[start]

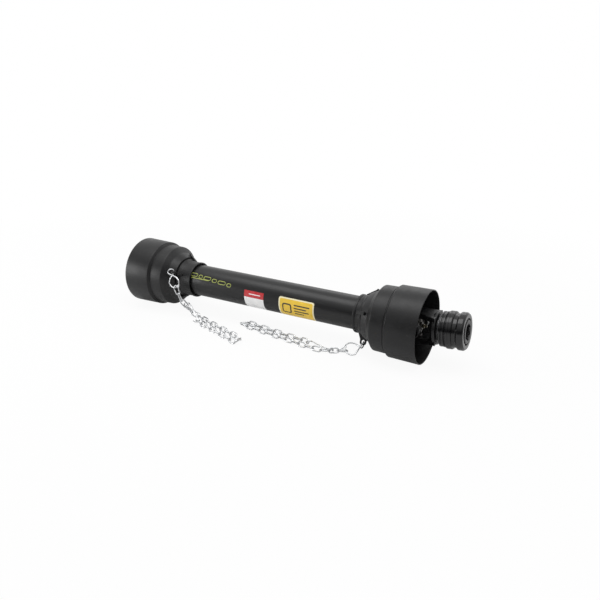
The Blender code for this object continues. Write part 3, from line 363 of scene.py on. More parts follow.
def combined(base, tool, operation):
    """The exact Boolean of two closed bmeshes. Both are freed."""
    cutter = linked("tool", tool)
    mesh = cutter.data
    settings = {"operation": operation, "solver": "EXACT", "object": cutter}
    bm = through_modifiers(base, ("BOOLEAN", settings))
    bpy.data.objects.remove(cutter)
    bpy.data.meshes.remove(mesh)
    bmesh.ops.remove_doubles(bm, verts=bm.verts, dist=0.001)
    return bm


def about(axis, degrees):
    return Matrix.Rotation(math.radians(degrees), 4, axis)


def half_frame(side):
    """The frame of one half: origin at its cross, +X out of its cone's mouth."""
    overhang = bpy.context.scene.drive_shaft_guard.overhang
    if side == "right":
        return Matrix.Translation((RIGHT_MOUTH.x - overhang, *AXIS))
    return Matrix.Translation((LEFT_MOUTH.x + overhang, *AXIS)) @ about("Z", 180)


def cross_frame(side):
    joint = bpy.context.scene.drive_shaft_joint
    pitch = joint.right_pitch if side == "right" else joint.left_pitch
    return half_frame(side) @ Matrix.Rotation(-pitch, 4, "Y")


def yoke_frame(side):
    joint = bpy.context.scene.drive_shaft_joint
    swing = joint.right_swing if side == "right" else -joint.left_swing
    return cross_frame(side) @ Matrix.Rotation(swing, 4, "Z")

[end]

**REQUEST**
In the listing above, reproduce the first line and each one after it through the line that contains "return Matrix.Rotation(math.radians(degrees), 4, axis)".

**OUTPUT**
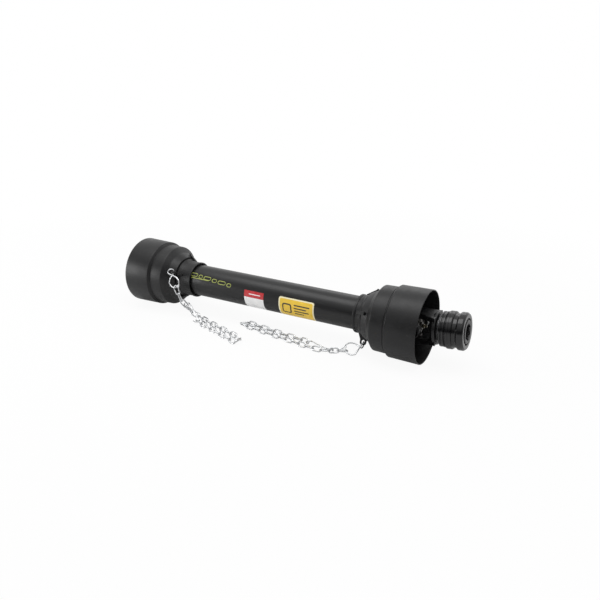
The Blender code for this object continues. Write part 3, from line 363 of scene.py on. More parts follow.
def combined(base, tool, operation):
    """The exact Boolean of two closed bmeshes. Both are freed."""
    cutter = linked("tool", tool)
    mesh = cutter.data
    settings = {"operation": operation, "solver": "EXACT", "object": cutter}
    bm = through_modifiers(base, ("BOOLEAN", settings))
    bpy.data.objects.remove(cutter)
    bpy.data.meshes.remove(mesh)
    bmesh.ops.remove_doubles(bm, verts=bm.verts, dist=0.001)
    return bm


def about(axis, degrees):
    return Matrix.Rotation(math.radians(degrees), 4, axis)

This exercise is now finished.